The TEMP project (Wang et al., 2018a) aims to study TTV signals of hot Jupiter systems using ground-based telescopes. Using data from ground-based telescopes, they have excluded companions with masses above 0.6 and 0.4 $\mathrm{M_{\oplus}}$ for HAT-P-29 b (Wang et al., 2018a), and 0.5 and 0.3 $\mathrm{M_{\oplus}}$ for HAT-P-25 b (Wang et al., 2018b) near the 1:2 and 2:1 resonances, respectively. Our study only narrows down this limit to tens of Earth masses near these resonances for both systems due to the small number of transits observed by the TESS mission. The TEMP team also investigated the HAT-P-33 b system (Wang et al., 2017), ruling out a perturber with a mass exceeding 0.6 and 0.3 $\mathrm{M_{\oplus}}$ near the 1:2 and 2:1 resonances, respectively. With an adequate number of transits, we have managed to refine this limit to as low as 0.16 and 1.09 $\mathrm{M_{\oplus}}$ near these resonances. In their most recent research, the TEMP team analyzed 39 hot Jupiter systems, excluding companions with masses greater than $0.39-5.0\ \mathrm{M_{\oplus}}$ and $0.69-6.75\ \mathrm{M_{\oplus}}$ near the 1:2 and 2:1 resonances (Wang et al., 2021). Our work has further enhanced this constraint by narrowing the lower end down to as small as 0.05 $\mathrm{M_{\oplus}}$ near these resonances.

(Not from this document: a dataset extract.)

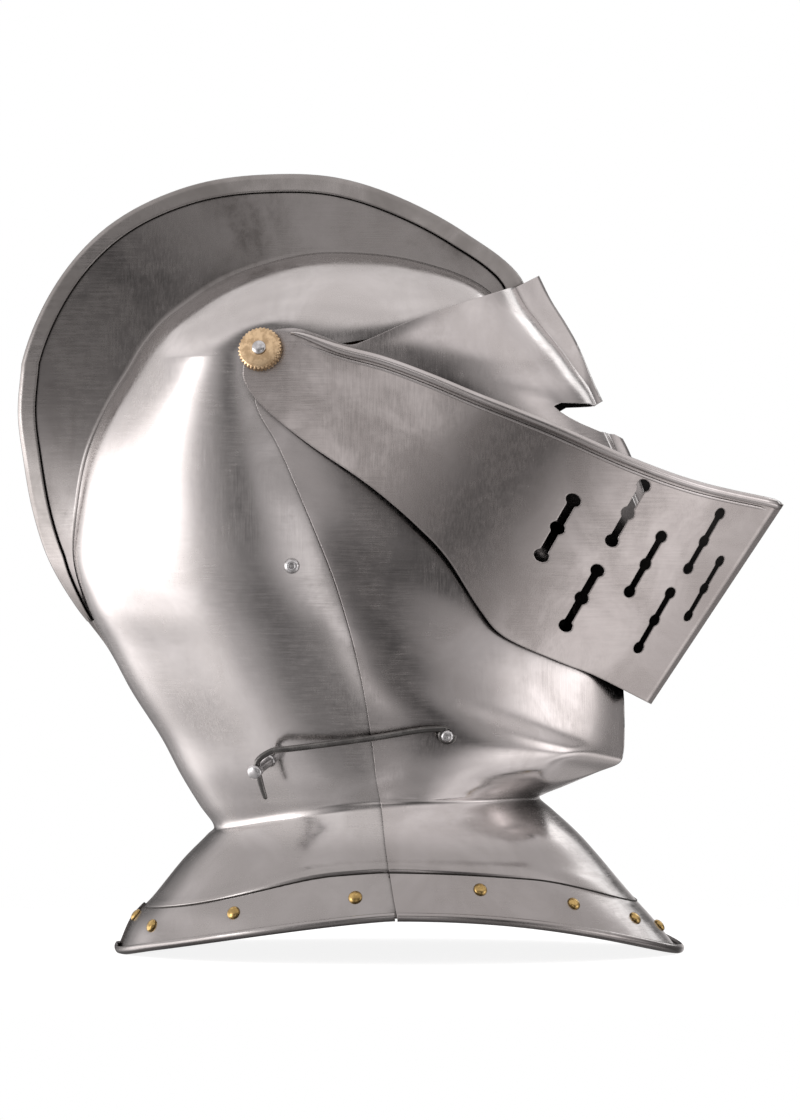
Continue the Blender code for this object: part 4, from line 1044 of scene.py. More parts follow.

In summary, our study has expanded the sample size compared to previous studies on Transit Timing Variations (TTV) of hot Jupiters and generally establishes lower upper mass limit values compared to prior research. With the largest sample size to date, our study enables us to provide the most robust and statistically significant assessment of the upper mass limit for hidden planetary companions in hot Jupiter systems.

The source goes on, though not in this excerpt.